The Pelican, seen here in a computer illustration, is designed to fly at an altitude of 20 feet, and would be the largest plane ever built if it goes into production.
By Mark Cherrington
If you want to really test your imagination, try to picture the airplane that Blaine Rawdon ’73 is designing. Start with the biggest Boeing 747 sitting on a runway. That plane is, of course, huge, almost ludicrous in its enormousness. Now imagine it twice as long, double the wingspan, and make it seven times heavier. Now you’ve got the measure of the Pelican—the largest airplane in the world. Next to Rawdon’s plane, the 747 would look like a Cessna. If you stood the Pelican on one wingtip, the other wingtip would almost reach the top of a 50-story building. Of course, tipping the plane on a wingtip could be difficult, because the Pelican weighs 6 million pounds. It has 76 steerable tires to distribute that weight and keep it from turning runways into rubble. It is powered by eight 80,000-horsepower turbine engines—like those in a cruise ship—driving four counter-rotating propellers, each of which is as tall as a five-story building. Although it is not intended as a passenger airliner (for numerous practical reasons), the Pelican has a payload equivalent to 8,000 passengers, their bags and cabin furnishings. Perhaps most remarkable, this behemoth has a cruising altitude of 20 feet.
Blaine Rawdon '73
At the moment, the Pelican doesn’t exist, except on paper. Rawdon is a
designer at Phantom Works, the research and development arm of Boeing. The purpose
of Phantom Works is to explore the outer limits of what’s possible in airplane
design, the what-ifs of aviation. To come up with a final, real airplane, designers
like Rawdon may explore 100 variations; a whole design track may fail because
of insurmountable technical issues, prohibitive cost or ultimate lack of customer
demand. “The way you work it in an advance design project,” Rawdon
says, “especially on the technical side, is that you conceive of the thing
and then you draw it up and then you try to figure out the areas where you’re
going to have trouble, where there are risks.

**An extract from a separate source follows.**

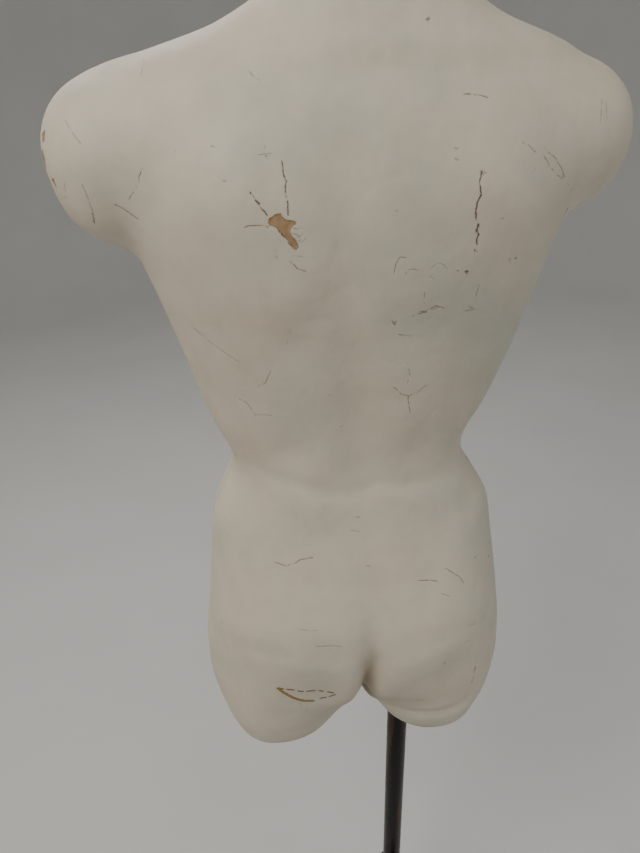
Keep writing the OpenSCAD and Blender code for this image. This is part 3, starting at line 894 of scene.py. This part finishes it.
# Each side's marks: the axis across the marks, the axis and direction that its surface faces
SIDES = [
    (0, 1, 1, BACK_LINES, BACK_PATCHES),
    (
        0, 1, -1,
        random_lines(44, (-190, 190), (-360, 350)),
        random_patches(26, (-170, 170), (-360, 340)),
    ),
    (1, 0, 1, random_lines(16, (-70, 60), (-350, 330)), LEFT_PATCHES),
    (
        1, 0, -1,
        random_lines(16, (-70, 60), (-350, 330)),
        random_patches(10, (-60, 5), (-360, 330)),
    ),
]


def segment_distance(p, q, a, b):
    """Signed and plain distance from points to segment a-b."""
    dx, dz = b[0] - a[0], b[1] - a[1]
    length = math.hypot(dx, dz)
    t = np.clip(((p - a[0]) * dx + (q - a[1]) * dz) / length**2, 0, 1)
    far = np.hypot(p - a[0] - t * dx, q - a[1] - t * dz)
    side = (dx * (q - a[1]) - dz * (p - a[0])) / length
    return np.where(side < 0, -1.0, 1.0) * far, far


def line_fields(p, q, lines, near, across, dark):
    """Lowers near to each line's distance, less its half width, with its signed partner."""
    for half, darkness, *points in lines:
        half = half * CRACK_SCALE
        for a, b in zip(points, points[1:]):
            signed, far = segment_distance(p, q, a, b)
            closer = far < near
            near = np.where(closer, far, near)
            across = np.where(closer, signed / half, across)
            dark = np.where(closer, darkness, dark)
    return near, across, dark


def polygon_distance(p, q, corners):
    """Distance to an outline, negative inside it."""
    best = np.full_like(p, 1e9)
    inside = np.zeros(p.shape, bool)
    for a, b in zip(corners, corners[1:] + corners[:1]):
        best = np.minimum(best, segment_distance(p, q, a, b)[1])
        crosses = (a[1] > q) != (b[1] > q)
        height = b[1] - a[1] if b[1] != a[1] else 1e-9
        at = (b[0] - a[0]) * (q - a[1]) / height + a[0]
        inside ^= crosses & (p < at)
    return np.where(inside, -best, best)


def mark_fields(points, normals):
    """Per vertex: distance to the nearest crack, its signed partner, and distance to a chip."""
    near = np.full(len(points), 60.0)
    across = np.full(len(points), 60.0)
    dark = np.zeros(len(points))
    patch = np.full(len(points), 30.0)
    for flat_axis, face_axis, direction, lines, patches in SIDES:
        seen = np.nonzero(normals[:, face_axis] * direction > 0.45)[0]
        p = points[seen, flat_axis]
        q = points[seen, 2]
        near[seen], across[seen], dark[seen] = line_fields(
            p, q, lines, near[seen], across[seen], dark[seen]
        )
        best = patch[seen]
        for corners in patches:
            best = np.minimum(best, polygon_distance(p, q, corners))
        patch[seen] = best
    return near, across, dark, patch


def vertex_arrays(bm):
    bm.normal_update()
    points = np.array([v.co[:] for v in bm.verts])
    normals = np.array([v.normal[:] for v in bm.verts])
    return points, normals


def subdivide_near_marks(bm, reach):
    """Splits the faces that lie within reach of a mark on the outer surface."""
    points, normals = vertex_arrays(bm)
    near, _, _, patch = mark_fields(points, normals)
    gold = gold_field(points, normals)
    close = (near < reach) | (np.abs(patch) < reach) | (gold < reach)
    bm.verts.ensure_lookup_table()
    faces = {f for i in np.nonzero(close)[0] for f in bm.verts[i].link_faces}
    edges = {e for f in faces for e in f.edges}
    made = bmesh.ops.subdivide_edges(bm, edges=list(edges), cuts=1, use_grid_fill=True)
    fresh = [e for e in made["geom_inner"] if isinstance(e, bmesh.types.BMVert)]
    bmesh.ops.smooth_vert(
        bm, verts=fresh, factor=0.5, use_axis_x=True, use_axis_y=True, use_axis_z=True
    )


def cut(bm, place, normal, keep_below):
    """Cuts the mesh flat at place and closes the cut."""
    geometry = bm.verts[:] + bm.edges[:] + bm.faces[:]
    made = bmesh.ops.bisect_plane(
        bm, geom=geometry, dist=1e-4, plane_co=place, plane_no=normal,
        clear_outer=keep_below, clear_inner=not keep_below,
    )
    rim = [e for e in made["geom_cut"] if isinstance(e, bmesh.types.BMEdge) and e.is_boundary]
    outward = Vector(normal) * (1 if keep_below else -1)
    bmesh.ops.triangle_fill(bm, use_beauty=True, use_dissolve=False, edges=rim, normal=outward)
    for edge in rim:
        edge.smooth = False


def dust_and_painted_shade_field(points, normals):
    """Darkening per vertex: painted shade in the cleft, the crotch and under the stumps, dust on what
    faces up, and a dark line at the seam.
    """
    x, y, z = points.T
    # painted shade in the cleft between the buttocks, and between the thighs below it
    cleft = np.exp(-((x + 4) ** 2) / 60.0) * step_up(-z, 150, 230) * (y > 10)
    crotch = np.exp(-(x / 22.0) ** 2) * step_up(-z, 255, 290)
    # dust on the faces that look up
    up = step_up(normals[:, 2], 0.35, 0.9) * 0.35
    # painted shade on the downward faces at the bottom of the stumps
    sole = step_up(-normals[:, 2], 0.5, 0.9) * step_up(-z, 330, 380) * 0.7
    # a dark line along the side seam
    seam = np.exp(-((y / 1.6) ** 2)) * 0.5
    return np.clip(cleft + crotch * 0.6 + up + sole + seam, 0, 1)


def gold_field(points, normals):
    """Distance to the golden varnish on the left buttock, negative inside it."""
    p, q = points[:, 0], points[:, 2]
    far = np.full(len(points), 9.0)
    for half, *line in BACK_GOLD:
        for a, b in zip(line, line[1:]):
            far = np.minimum(far, segment_distance(p, q, a, b)[1] - half)
    return np.where(normals[:, 1] > 0.2, far, 9.0)


def in_frame(point):
    """A point in the figure's millimetres, in the frame's metres."""
    return Vector((MIDDLE_X + point[0] * MM, point[1] * MM, WAIST_Z + point[2] * MM))


def torso_half(source, name, direction, node):
    """One half of the figure as its own piece: direction is 1 behind the seam, -1 in front."""
    bm = source.copy()
    cut(bm, (0, 0, 0), (0, 1, 0), direction < 0)
    subdivide_near_marks(bm, 3.2)
    subdivide_near_marks(bm, 2.0)
    points, normals = vertex_arrays(bm)
    near, across, dark, patch = mark_fields(points, normals)
    sink = 0.20 * dark * np.clip(1.2 - near, 0, 1) + 0.55 * step_up(-patch, -0.4, 0.8)
    for vertex, depth in zip(bm.verts, sink):
        if depth > 0:
            vertex.co -= vertex.normal * float(depth)
    for vertex in bm.verts:
        vertex.co = in_frame(vertex.co)
    mesh = mesh_from(bm, name)
    for label, values in (
        ("line_near", near), ("line_across", across), ("line_dark", dark), ("patch", patch),
        ("dust_and_painted_shade", dust_and_painted_shade_field(points, normals)), ("gold", gold_field(points, normals)),
    ):
        layer = mesh.attributes.new(label, "FLOAT", "POINT")
        layer.data.foreach_set("value", values.astype(np.float32))
    mesh.shade_smooth()
    keep_sharp_rims(mesh)
    place_piece(mesh, name, "torso", node, "aged_paint")


def keep_sharp_rims(mesh):
    """Marks edges over 50 degrees as sharp."""
    bm = bmesh.new()
    bm.from_mesh(mesh)
    for edge in bm.edges:
        if len(edge.link_faces) == 2 and edge.calc_face_angle(0.0) > math.radians(50):
            edge.smooth = False
    bm.to_mesh(mesh)
    bm.free()


def build_torso():
    """Both halves. Returns the outer surface's distance grid and its lowest corner."""
    field, body, low = figure_field()
    points, quads = mesh_of_field(field, low)
    mesh = bpy.data.meshes.new("whole_figure")
    mesh.from_pydata(points.tolist(), [], quads[:, ::-1].tolist())
    bm = bmesh.new()
    bm.from_mesh(mesh)
    bpy.data.meshes.remove(mesh)
    bmesh.ops.recalc_face_normals(bm, faces=bm.faces)
    cut(bm, (0, 0, NECK_TOP), (0, 0, 1), True)
    torso_half(bm, "torso_back", 1, "torso_back_shell")
    torso_half(bm, "torso_front", -1, "torso_front_shell")
    bm.free()
    return body, low


body_grid, grid_low = build_torso()


# ---------------------------------------------------------------- pieces glued inside


def grid_value(points):
    """The outer surface's distance at points, in the figure's millimetres."""
    place = (points - grid_low) / VOXEL
    place = np.clip(place, 0, np.array(body_grid.shape) - 1.001)
    corner = place.astype(int)
    part = place - corner
    total = np.zeros(len(points))
    for step in np.ndindex(2, 2, 2):
        weight = np.prod(np.where(np.array(step) == 1, part, 1 - part), axis=1)
        i, j, k = (corner + step).T
        total += weight * body_grid[i, j, k]
    return total


def fitted_inside(node, slot, flat, gap):
    """A copy of a CAD node drawn in until it lies inside the hollow figure.

    flat keeps its faces level. gap is the least distance to the wall's inside.
    """
    bm = cad_copy(node)
    points = np.array([v.co[:] for v in bm.verts])
    points = (points - np.array([MIDDLE_X, 0.0, WAIST_Z])) / MM
    limit = -(WALL + gap)
    nudge = 1.0
    for _ in range(12):
        value = grid_value(points)
        rise = [
            grid_value(points + nudge * axis) - grid_value(points - nudge * axis)
            for axis in np.eye(3)
        ]
        slope = np.stack(rise, axis=1) / (2 * nudge)
        if flat:
            slope[:, 2] = 0
        length = np.maximum(np.linalg.norm(slope, axis=1), 0.3)
        over = np.maximum(value - limit, 0)
        points -= slope / length[:, None] * over[:, None]
    for vertex, place in zip(bm.verts, points):
        vertex.co = in_frame(place)
    name = node + "_fitted"
    place_piece(mesh_from(bm, name), name, "torso", node, slot)


# The node's material slot, whether its faces stay level, and its least gap to the wall
FITTED = {
    "hip_board": ("board_wood", True, 2.0),
    "thigh_board": ("board_wood", True, 2.0),
    "seam_strips": ("seam_cloth", False, 1.0),
}

for node_name, (slot_name, stays_flat, wall_gap) in FITTED.items():
    fitted_inside(node_name, slot_name, stays_flat, wall_gap)


# ---------------------------------------------------------------- turned and cast parts


def softened(node, body, bevel, slot):
    """A copy of a CAD node with its sharp edges rounded, in its place."""
    bm = cad_copy(node)
    bmesh.ops.dissolve_limit(
        bm, angle_limit=math.radians(0.6), verts=bm.verts, edges=bm.edges
    )
    sharp = [
        e for e in bm.edges
        if len(e.link_faces) == 2 and e.calc_face_angle(0.0) > math.radians(28)
    ]
    bmesh.ops.bevel(
        bm, geom=sharp, offset=bevel, segments=3, profile=0.5,
        affect="EDGES", clamp_overlap=True,
    )
    for edge in bm.edges:
        steep = len(edge.link_faces) == 2 and edge.calc_face_angle(0.0) > math.radians(32)
        edge.smooth = not steep
    name = node + "_finished"
    mesh = mesh_from(bm, name)
    mesh.shade_smooth()
    place_piece(mesh, name, body, node, slot)


# The node's body, how round its edges are in metres, and its material slot
REPLACED = {
    "base_plate": ("stand", 0.0008, "base_enamel"),
    "base_hub": ("stand", 0.0006, "base_enamel"),
    "clamp_collar": ("stand", 0.0008, "dark_bronze"),
    "clamp_knob": ("clamp_knob", 0.0012, "black_plastic"),
    "neck_cap": ("torso", 0.0008, "dark_bronze"),
    "torso_lock_screw": ("lock_screw", 0.0005, "screw_steel"),
    "hub_bolts": ("stand", 0.0005, "screw_steel"),
    "pole_bush": ("stand", 0.0005, "black_plastic"),
}

for node_name, (body_name, edge_radius, slot_name) in REPLACED.items():
    softened(node_name, body_name, edge_radius, slot_name)


def repaint_cad():
    """Gives every other CAD node the finish of its material slot."""
    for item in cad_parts.values():
        if item.name in REPLACED or item.name in FITTED:
            continue
        for material_slot in item.material_slots:
            name = material_slot.material.name.split(".")[0] if material_slot.material else ""
            if name in FINISH:
                material_slot.material = FINISH[name]


repaint_cad()


# ---------------------------------------------------------------- stage and light


def add_stage():
    """Pale round floor that curves up into a wall all round."""
    floor_r, bend_r, top, sides = 4.4, 1.8, 6.0, 96
    profile = [(0.6, 0.0), (2.5, 0.0), (floor_r, 0.0)]
    for i in range(1, 17):
        turn = math.radians(90.0 * i / 16)
        profile.append((floor_r + bend_r * math.sin(turn), bend_r * (1 - math.cos(turn))))
    profile.append((floor_r + bend_r, top))
    points = [(0.0, 0.0, 0.0)]
    for radius, z in profile:
        for i in range(sides):
            turn = 2 * math.pi * i / sides
            points.append((radius * math.cos(turn), radius * math.sin(turn), z))
    faces = [(0, 1 + i, 1 + (i + 1) % sides) for i in range(sides)]
    for ring in range(len(profile) - 1):
        for i in range(sides):
            a = 1 + ring * sides + i
            b = 1 + ring * sides + (i + 1) % sides
            faces.append((a, a + sides, b + sides, b))
    mesh = bpy.data.meshes.new("stage_floor")
    mesh.from_pydata(points, [], faces)
    mesh.shade_smooth()
    mesh.materials.append(floor_paint())
    floor = bpy.data.objects.new("stage_floor", mesh)
    bpy.context.collection.objects.link(floor)


def add_light(name, place, target, size, power, colour):
    data = bpy.data.lights.new(name, "AREA")
    data.shape = "SQUARE"
    data.size = size
    data.energy = power
    data.color = colour
    light = bpy.data.objects.new(name, data)
    bpy.context.collection.objects.link(light)
    light.location = place
    aim = Vector(target) - Vector(place)
    light.rotation_euler = aim.to_track_quat("-Z", "Y").to_euler()


def add_world():
    world = bpy.data.worlds.new("studio")
    world.use_nodes = True
    background = world.node_tree.nodes["Background"]
    background.inputs["Color"].default_value = (0.80, 0.84, 0.90, 1.0)
    background.inputs["Strength"].default_value = 0.24
    bpy.context.scene.world = world


add_stage()
add_world()
add_light("key", (1.5, 1.2, 2.9), (0.06, 0.0, 1.05), 1.3, 42.0, (1.0, 0.97, 0.91))
add_light("overhead", (0.0, 0.0, 5.4), (0.0, 0.0, 0.0), 7.0, 112.0, (0.98, 1.0, 0.98))
add_light("fill", (-2.0, 1.5, 1.5), (0.06, 0.0, 1.0), 1.6, 11.0, (0.90, 0.95, 1.0))
add_light("front", (0.8, -1.5, 2.6), (0.0, 0.0, 1.0), 1.4, 16.0, (1.0, 0.98, 0.95))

You make a list of those risks,
and in the next cycle you try to understand whether they’re solvable and
what the implications of the solutions are. And if there are any that are show-stoppers.
Show-stoppers are our biggest concern, because you’ve got to find a way
to solve that problem. We’re at a stage now where we’re trying to
resolve some of our concerns.” It may take 10 years for the Pelican to
become a real plane—if it becomes a real plane at all—but Rawdon
is optimistic about its future.
The Pelican started with a Department of Defense request to come up with a craft that could lift a million pounds of cargo and carry it to a distant battlefield. (The Pelican can in fact carry nearly 3 million pounds.) This is part of the military’s new emphasis on mobility, its desire to be able to deploy an entire division—10,000 to 18,000 people and all their related weapons systems, vehicles and support materials—to any location on earth within 120 hours, a goal that is not possible to achieve with existing ships and planes.
“We actually started out with airships—blimps and dirigibles,” Rawdon says. “They provide lift without any power, so they’re very good at holding things up. But when you try to move things with them at any speed, it starts to take a lot of power because there’s so much surface area: there’s a lot of friction.”
To get around that problem, Rawdon decided to make his airship wider, to create dynamic lift, which also let him make the ship smaller, to reduce the friction. “So then it was sort of half blimp and half airplane,” he says. That solution, however, proved to be inefficient, so he went back to a full airship, but added gigantic wings. “That was better,” he says, “but we realized the wings were providing two-thirds of the lift and the buoyancy was only one-third of the lift, and that’s sort of stupid because now you’re carrying around this great big blimp making all this drag, so why not get rid of the blimp and just use the wing, which means you’re all the way to the airplane.”
The blimp-with-wings, however, did have two interesting qualities. First, its wings were enormous, some 700 feet from tip to tip. Second, it flew close to ground. Rawdon realized that if the designers could develop a standard airplane design that maintained these two key characteristics, they could take advantage of an aerodynamic phenomenon called the ground effect, which maximizes efficiency by coupling a plane’s wings to the earth, thus reducing the energy normally transferred to the air in the process of making lift. (Rawdon likens the phenomenon to the greater efficiency of walking on pavement rather than sand.)
The ground effect occurs when airplanes (or birds like pelicans) fly close to a land or water surface. The primary effect is reduced drag, with the degree of reduction depending on the plane’s wingspan and height above the surface. To maximize the ground effect, the Pelican has a 500-foot wingspan and is designed to fly as close possible to the ground, generally at a cruising altitude of 20 feet. For the most part, Rawdon says, the Pelican would fly over the ocean, using sophisticated computer control and scanning technology to avoid rogue waves, ships, islands and other obstacles. The plane could also fly at altitudes of up to 20,000 feet (although with somewhat less efficiency) when flying over land or preparing for airport landings.